___ Data block ___

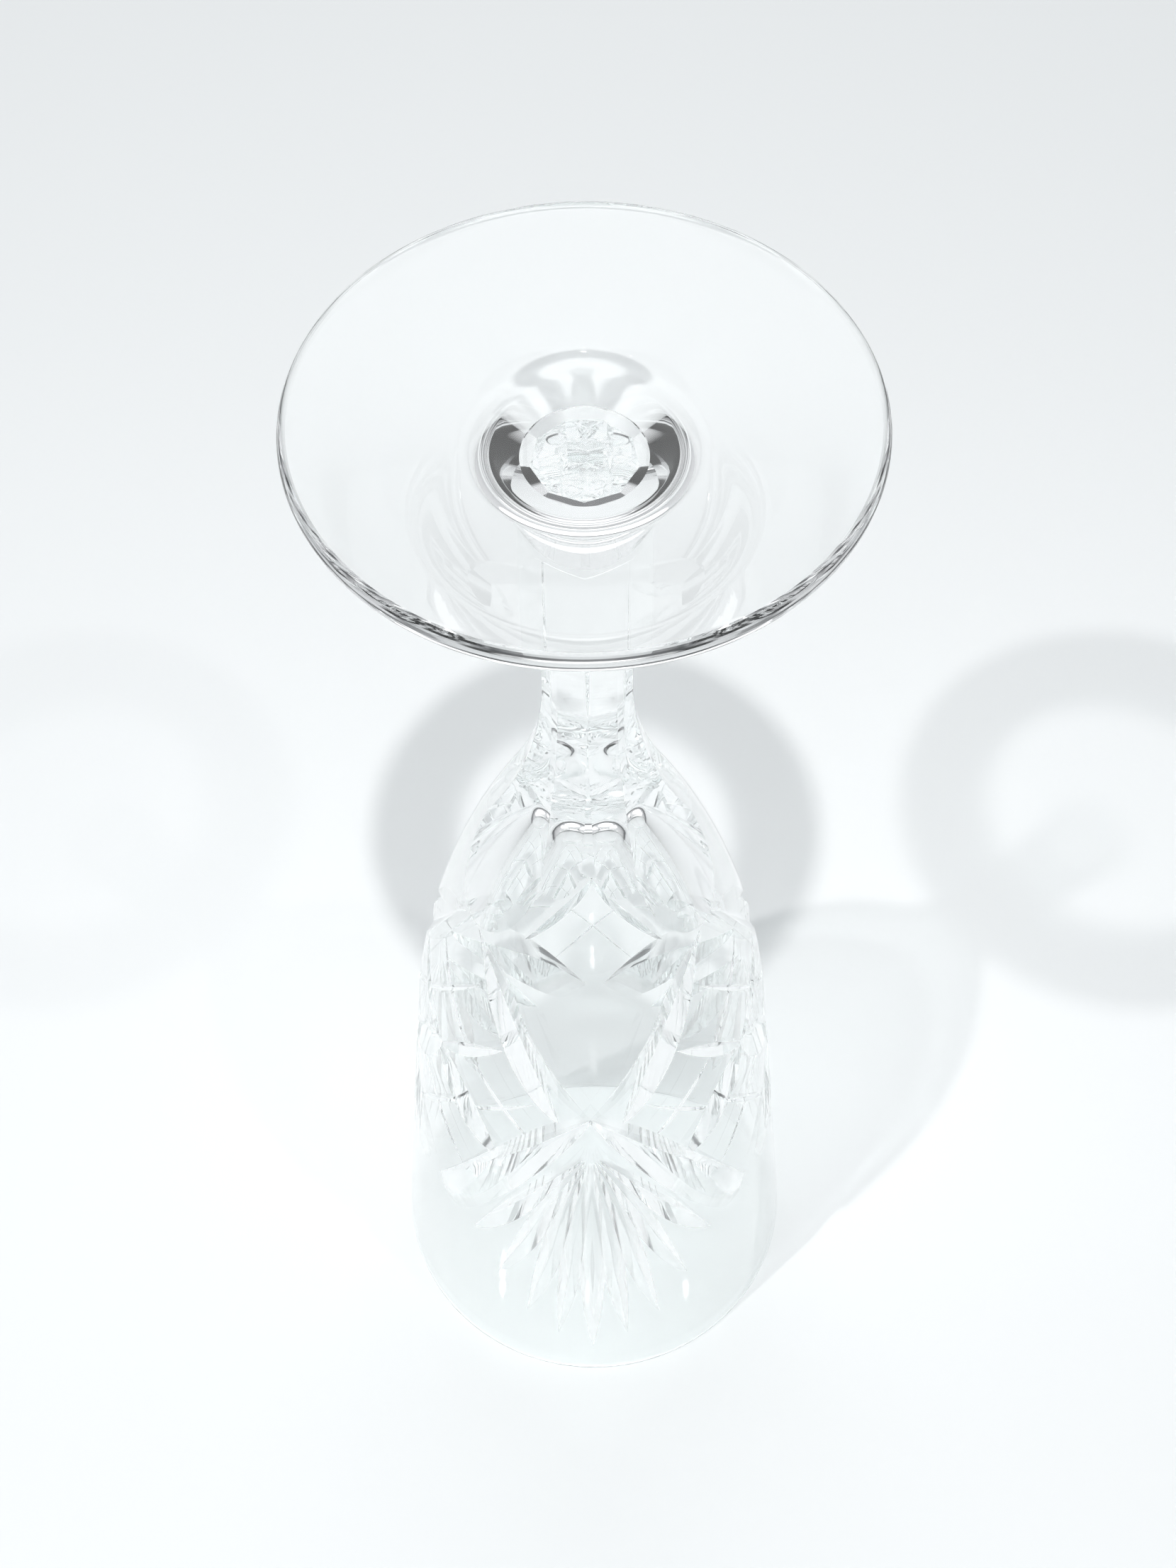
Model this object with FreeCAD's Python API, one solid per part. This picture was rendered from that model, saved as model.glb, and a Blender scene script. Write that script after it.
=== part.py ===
import FreeCAD, Part
import math
import os

# Cut-crystal champagne flute, upright: the foot rests on z = 0 and the rim is up.
# Origin at the middle of the foot's underside, +Z along the axis, -Y the face of
# one of the three cut panels.  All lengths are millimetres, all angles degrees.

# overall
total_height = 195.0
foot_radius = 31.0
foot_joint_height = 12.2
bowl_joint_height = 58.0

# foot: flat underside, rounded edge, low cone, fillet and a steep flank under the stem
edge_thickness = 2.6
edge_round = 1.0
hub_fillet = 8.0
flank_angle = 47.0
flank_outer_radius = 9.4

# stem: slim waist, swelling gently to the foot and faster to the bowl
waist_height = 45.0
waist_radius = 5.4
lower_sweep = 399.1
flare_sweep = 60.0

# flat facets ground along the stem and over the base of the bowl
facet_count = 9
facet_step = 360.0 / facet_count
facet_low_height = 13.4
facet_lower_sweep = 1800.0
short_facet_sweep = 61.0
long_facet_sweep = 77.0
facet_half_width = 8.2

# bowl outside: flare, belly and straight wall, each tangent to the next
belly_sweep = 165.0
flare_angle = 24.5
wall_angle = 4.9

# bowl inside
hollow_floor_height = 73.0
hollow_floor_sweep = 4.2
hollow_side_sweep = 127.5
hollow_floor_angle = 32.0
hollow_wall_angle = 5.8
rim_round = 1.0

# cut decoration, repeated round the bowl
panel_count = 3
panel_step = 360.0 / panel_count
cut_clearance = 1.4

# each cut: azimuth and height of both ends, depth, and the slope away from the
# groove line on its two sides; every cut here has a mirror twin across the panel
mirrored_cuts = [
    # broad lower arm of the large cross
    (-1.5, 114.6, 57.0, 152.5, 1.7, 62.0, 70.0),
    # broad upper arm, ending short of the crossing
    (10.0, 117.0, 51.0, 88.0, 1.5, 68.0, 56.0),
    # slim upper arm, straight through the crossing
    (-2.0, 116.5, 55.0, 87.0, 0.75, 60.0, 60.0),
    # leaf-shaped arms of the small cross in the hatched diamond
    (31.0, 131.5, 61.5, 114.5, 1.45, 64.0, 68.0),
    (31.5, 104.5, 61.5, 116.0, 0.7, 60.0, 60.0),
    # fine hatching, one line each way in every small diamond
    (19.0, 123.0, 44.0, 110.5, 0.3, 55.0, 55.0),
    (19.0, 113.5, 46.0, 124.0, 0.3, 55.0, 55.0),
    (45.0, 141.5, 75.0, 122.5, 0.3, 55.0, 55.0),
    (46.0, 95.5, 75.0, 110.0, 0.3, 55.0, 55.0),
    # rays of the fan, outermost first
    (2.4, 125.6, 40.0, 158.0, 0.95, 64.0, 64.0),
    (1.8, 125.9, 30.5, 168.0, 0.95, 64.0, 64.0),
    (1.2, 126.2, 20.5, 177.0, 0.95, 64.0, 64.0),
    (0.6, 126.4, 10.5, 182.0, 0.95, 64.0, 64.0),
]
middle_cut = (0.0, 126.5, 0.0, 186.0, 1.05, 64.0, 64.0)


def vector(x, y, z):
    return FreeCAD.Vector(x, y, z)


def profile_point(radius, height):
    return vector(radius, 0.0, height)


def sine(angle):
    return math.sin(math.radians(angle))


def cosine(angle):
    return math.cos(math.radians(angle))


# tangent points of the bowl's outside
flare_end_height = waist_height + flare_sweep * sine(flare_angle)
flare_end_radius = waist_radius + flare_sweep * (1.0 - cosine(flare_angle))
belly_end_height = flare_end_height + belly_sweep * (sine(flare_angle) - sine(wall_angle))
belly_end_radius = flare_end_radius + belly_sweep * (cosine(wall_angle) - cosine(flare_angle))
wall_slope = math.tan(math.radians(wall_angle))
rim_radius = belly_end_radius + (total_height - belly_end_height) * wall_slope

# tangent points of the hollow
floor_end_radius = hollow_floor_sweep * cosine(hollow_floor_angle)
floor_end_height = hollow_floor_height + hollow_floor_sweep * (1.0 - sine(hollow_floor_angle))
side_end_height = floor_end_height + hollow_side_sweep * (
    sine(hollow_floor_angle) - sine(hollow_wall_angle))
side_end_radius = floor_end_radius + hollow_side_sweep * (
    cosine(hollow_wall_angle) - cosine(hollow_floor_angle))
hollow_slope = math.tan(math.radians(hollow_wall_angle))
hollow_rim_radius = side_end_radius + (total_height - side_end_height) * hollow_slope


def sweep_radius(height, sweep, base_radius):
    """Radius of an arc that stands upright at the waist and curves outward."""
    rise = height - waist_height
    return base_radius + sweep - math.sqrt(sweep * sweep - rise * rise)


def outside_radius(height):
    """Radius of the glass at this height before any cutting."""
    if height < waist_height:
        return sweep_radius(height, lower_sweep, waist_radius)
    if height < flare_end_height:
        return sweep_radius(height, flare_sweep, waist_radius)
    if height < belly_end_height:
        lean = sine(flare_angle) - (height - flare_end_height) / belly_sweep
        return flare_end_radius + belly_sweep * (math.sqrt(1.0 - lean * lean) - cosine(flare_angle))
    return belly_end_radius + (height - belly_end_height) * wall_slope


def arc_through(first, middle_radius, middle_height, last):
    middle = profile_point(middle_radius, middle_height)
    return Part.Arc(first, middle, last).toShape()


def revolve(edges):
    face = Part.Face(Part.Wire(edges))
    return face.revolve(vector(0, 0, 0), vector(0, 0, 1), 360.0)


def facet_tool(azimuth, upper_sweep):
    """Everything outside one ground facet, from above the hub to the base of the bowl."""
    flat = waist_radius * cosine(facet_step / 2.0)
    top = 96.0
    low = facet_low_height
    far = 42.0
    waist = profile_point(flat, waist_height)
    low_end = profile_point(sweep_radius(low, facet_lower_sweep, flat), low)
    top_end = profile_point(sweep_radius(top, upper_sweep, flat), top)
    run_out = profile_point(low_end.x + 2.4, low - 1.7)
    low_middle = (low + waist_height) / 2.0
    top_middle = (top + waist_height) / 2.0
    edges = [
        arc_through(low_end, sweep_radius(low_middle, facet_lower_sweep, flat), low_middle, waist),
        arc_through(waist, sweep_radius(top_middle, upper_sweep, flat), top_middle, top_end),
        Part.makeLine(top_end, profile_point(far, top)),
        Part.makeLine(profile_point(far, top), profile_point(far, run_out.z)),
        Part.makeLine(profile_point(far, run_out.z), run_out),
        Part.makeLine(run_out, low_end),
    ]
    face = Part.Face(Part.Wire(edges))
    face.translate(vector(0, -facet_half_width, 0))
    tool = face.extrude(vector(0, 2.0 * facet_half_width, 0))
    tool.rotate(vector(0, 0, 0), vector(0, 0, 1), azimuth - 90.0)
    return tool


def facet_tools():
    """Nine facets; every third one, between two panels, runs further up the bowl."""
    tools = []
    for index in range(facet_count):
        azimuth = facet_step * (index + 0.5)
        between_panels = index % 3 == 1
        sweep = long_facet_sweep if between_panels else short_facet_sweep
        tools.append(facet_tool(azimuth, sweep))
    return tools


def surface_point(azimuth, height):
    radius = outside_radius(height)
    return vector(radius * sine(azimuth), -radius * cosine(azimuth), height)


def surface_normal(azimuth, height):
    slope = outside_radius(height + 0.05) - outside_radius(height - 0.05)
    normal = vector(0.1 * sine(azimuth), -0.1 * cosine(azimuth), -slope)
    return normal.normalize()


def mitre_tool(cut, turn, mirror):
    """V-edged grinding path: full depth half way along, running out at both ends."""
    first_azimuth, first_height, last_azimuth, last_height, depth, near_slope, far_slope = cut
    first_azimuth = turn + mirror * first_azimuth
    last_azimuth = turn + mirror * last_azimuth
    first = surface_point(first_azimuth, first_height)
    last = surface_point(last_azimuth, last_height)
    middle_azimuth = (first_azimuth + last_azimuth) / 2.0
    middle_height = (first_height + last_height) / 2.0
    along = (last - first).normalize()
    out = surface_normal(middle_azimuth, middle_height)
    out = (out - along * out.dot(along)).normalize()
    across = along.cross(out) * mirror
    chord_middle = (first + last) * 0.5
    half_chord = (last - first).Length / 2.0
    bulge = (surface_point(middle_azimuth, middle_height) - chord_middle).dot(out) - depth
    path_radius = (half_chord * half_chord + bulge * bulge) / (2.0 * bulge)
    floor = chord_middle + out * bulge
    center = floor - out * path_radius
    reach = depth + cut_clearance
    near = floor + out * reach + across * (reach * math.tan(math.radians(near_slope)))
    far = floor + out * reach - across * (reach * math.tan(math.radians(far_slope)))
    half_turn = math.degrees(math.asin(half_chord / abs(path_radius))) + 1.0
    wedge = Part.Face(Part.makePolygon([floor, near, far, floor]))
    wedge.rotate(center, across, -half_turn)
    return wedge.revolve(center, across, 2.0 * half_turn)


def decoration_tools():
    tools = []
    for panel in range(panel_count):
        turn = panel * panel_step
        tools.append(mitre_tool(middle_cut, turn, 1.0))
        for cut in mirrored_cuts:
            tools.append(mitre_tool(cut, turn, 1.0))
            tools.append(mitre_tool(cut, turn, -1.0))
    return tools


def make_foot():
    edge_middle = edge_thickness / 2.0
    joint_radius = outside_radius(foot_joint_height)
    bottom_edge = profile_point(foot_radius - edge_round, 0.0)
    top_edge = profile_point(foot_radius - edge_round, edge_thickness)
    hub_end = profile_point(joint_radius, foot_joint_height)
    # a fillet tangent to the flank and to the cone that runs out to the edge
    flank_drop = (flank_outer_radius - joint_radius) * math.tan(math.radians(flank_angle))
    flank_end = profile_point(flank_outer_radius, foot_joint_height - flank_drop)
    center_radius = flank_end.x + hub_fillet * sine(flank_angle)
    center_height = flank_end.z + hub_fillet * cosine(flank_angle)
    across = top_edge.x - center_radius
    rise = center_height - edge_thickness
    span = math.hypot(across, rise)
    cone_lean = math.degrees(math.atan2(rise, across) - math.asin(hub_fillet / span))
    cone_end = profile_point(center_radius - hub_fillet * sine(cone_lean),
                             center_height - hub_fillet * cosine(cone_lean))
    middle_lean = (cone_lean + flank_angle) / 2.0
    edges = [
        Part.makeLine(profile_point(0.0, 0.0), bottom_edge),
        arc_through(bottom_edge, foot_radius, edge_middle, top_edge),
        Part.makeLine(top_edge, cone_end),
        arc_through(cone_end, center_radius - hub_fillet * sine(middle_lean),
                    center_height - hub_fillet * cosine(middle_lean), flank_end),
        Part.makeLine(flank_end, hub_end),
        Part.makeLine(hub_end, profile_point(0.0, foot_joint_height)),
        Part.makeLine(profile_point(0.0, foot_joint_height), profile_point(0.0, 0.0)),
    ]
    return revolve(edges)


def make_stem():
    low_end = profile_point(outside_radius(foot_joint_height), foot_joint_height)
    waist = profile_point(waist_radius, waist_height)
    top_end = profile_point(outside_radius(bowl_joint_height), bowl_joint_height)
    low_middle = (foot_joint_height + waist_height) / 2.0
    top_middle = (bowl_joint_height + waist_height) / 2.0
    edges = [
        Part.makeLine(profile_point(0.0, foot_joint_height), low_end),
        arc_through(low_end, outside_radius(low_middle), low_middle, waist),
        arc_through(waist, outside_radius(top_middle), top_middle, top_end),
        Part.makeLine(top_end, profile_point(0.0, bowl_joint_height)),
        Part.makeLine(profile_point(0.0, bowl_joint_height), profile_point(0.0, foot_joint_height)),
    ]
    return revolve(edges).cut(facet_tools())


def make_bowl():
    low_end = profile_point(outside_radius(bowl_joint_height), bowl_joint_height)
    flare_end = profile_point(flare_end_radius, flare_end_height)
    belly_end = profile_point(belly_end_radius, belly_end_height)
    outer_top = profile_point(rim_radius - rim_round * wall_slope, total_height - rim_round)
    inner_top = profile_point(hollow_rim_radius - rim_round * hollow_slope, total_height - rim_round)
    side_end = profile_point(side_end_radius, side_end_height)
    floor_end = profile_point(floor_end_radius, floor_end_height)
    floor = profile_point(0.0, hollow_floor_height)
    flare_middle = (bowl_joint_height + flare_end_height) / 2.0
    belly_middle = (flare_end_height + belly_end_height) / 2.0
    side_lean = (hollow_floor_angle + hollow_wall_angle) / 2.0
    side_center_radius = floor_end_radius - hollow_side_sweep * cosine(hollow_floor_angle)
    side_center_height = floor_end_height + hollow_side_sweep * sine(hollow_floor_angle)
    floor_lean = (90.0 + hollow_floor_angle) / 2.0
    edges = [
        Part.makeLine(profile_point(0.0, bowl_joint_height), low_end),
        arc_through(low_end, outside_radius(flare_middle), flare_middle, flare_end),
        arc_through(flare_end, outside_radius(belly_middle), belly_middle, belly_end),
        Part.makeLine(belly_end, outer_top),
        arc_through(outer_top, (rim_radius + hollow_rim_radius) / 2.0, total_height, inner_top),
        Part.makeLine(inner_top, side_end),
        arc_through(side_end, side_center_radius + hollow_side_sweep * cosine(side_lean),
                    side_center_height - hollow_side_sweep * sine(side_lean), floor_end),
        arc_through(floor_end, hollow_floor_sweep * cosine(floor_lean),
                    hollow_floor_height + hollow_floor_sweep * (1.0 - sine(floor_lean)), floor),
        Part.makeLine(floor, profile_point(0.0, bowl_joint_height)),
    ]
    bowl = revolve(edges).cut(facet_tools())
    for tool in decoration_tools():
        bowl = bowl.cut(tool)
    return bowl


def save(shape, name):
    if shape.ShapeType != "Solid":
        shape = shape.Solids[0]
    shape.exportStep(os.path.join("parts", name + ".step"))


os.makedirs("parts", exist_ok=True)
save(make_foot(), "foot")
save(make_stem(), "stem")
save(make_bowl(), "bowl")
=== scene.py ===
import bmesh
import bpy
import math
from mathutils import Matrix, Vector


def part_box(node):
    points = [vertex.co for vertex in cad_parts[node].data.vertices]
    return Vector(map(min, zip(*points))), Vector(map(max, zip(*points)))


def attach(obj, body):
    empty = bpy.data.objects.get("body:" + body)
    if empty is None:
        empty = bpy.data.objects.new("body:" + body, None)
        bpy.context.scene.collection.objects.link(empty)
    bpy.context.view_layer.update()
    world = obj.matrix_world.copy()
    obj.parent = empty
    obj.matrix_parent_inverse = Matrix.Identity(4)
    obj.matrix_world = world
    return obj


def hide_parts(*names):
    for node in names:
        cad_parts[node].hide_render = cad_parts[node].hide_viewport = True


# Cut-crystal champagne flute, upright in its own frame: foot on z = 0, rim up, -Y facing the
# middle of one cut panel. It is looked at from below the foot, as when it stands on its rim.

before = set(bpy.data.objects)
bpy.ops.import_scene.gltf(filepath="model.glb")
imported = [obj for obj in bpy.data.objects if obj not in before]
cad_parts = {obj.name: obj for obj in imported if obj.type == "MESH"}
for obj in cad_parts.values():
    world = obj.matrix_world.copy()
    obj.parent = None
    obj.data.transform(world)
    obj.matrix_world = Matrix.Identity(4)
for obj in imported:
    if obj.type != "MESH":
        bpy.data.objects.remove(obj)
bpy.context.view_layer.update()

mm = 0.001
axisUp = Vector((0.0, 0.0, 1.0))
middle = Vector((0.0, 0.0, 0.0))

footLow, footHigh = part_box("foot")
stemLow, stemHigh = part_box("stem")
bowlLow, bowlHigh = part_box("bowl")
rimHeight = bowlHigh.z
footJoint = footHigh.z
bowlJoint = bowlLow.z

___

Stated task> Print exactly the lines from the line with "bowl = revolve(edges).cut(facet_tools())" to the line with "obj.matrix_world = world", both included, and nothing else.

Exercise solution>
    bowl = revolve(edges).cut(facet_tools())
    for tool in decoration_tools():
        bowl = bowl.cut(tool)
    return bowl


def save(shape, name):
    if shape.ShapeType != "Solid":
        shape = shape.Solids[0]
    shape.exportStep(os.path.join("parts", name + ".step"))


os.makedirs("parts", exist_ok=True)
save(make_foot(), "foot")
save(make_stem(), "stem")
save(make_bowl(), "bowl")
=== scene.py ===
import bmesh
import bpy
import math
from mathutils import Matrix, Vector


def part_box(node):
    points = [vertex.co for vertex in cad_parts[node].data.vertices]
    return Vector(map(min, zip(*points))), Vector(map(max, zip(*points)))


def attach(obj, body):
    empty = bpy.data.objects.get("body:" + body)
    if empty is None:
        empty = bpy.data.objects.new("body:" + body, None)
        bpy.context.scene.collection.objects.link(empty)
    bpy.context.view_layer.update()
    world = obj.matrix_world.copy()
    obj.parent = empty
    obj.matrix_parent_inverse = Matrix.Identity(4)
    obj.matrix_world = world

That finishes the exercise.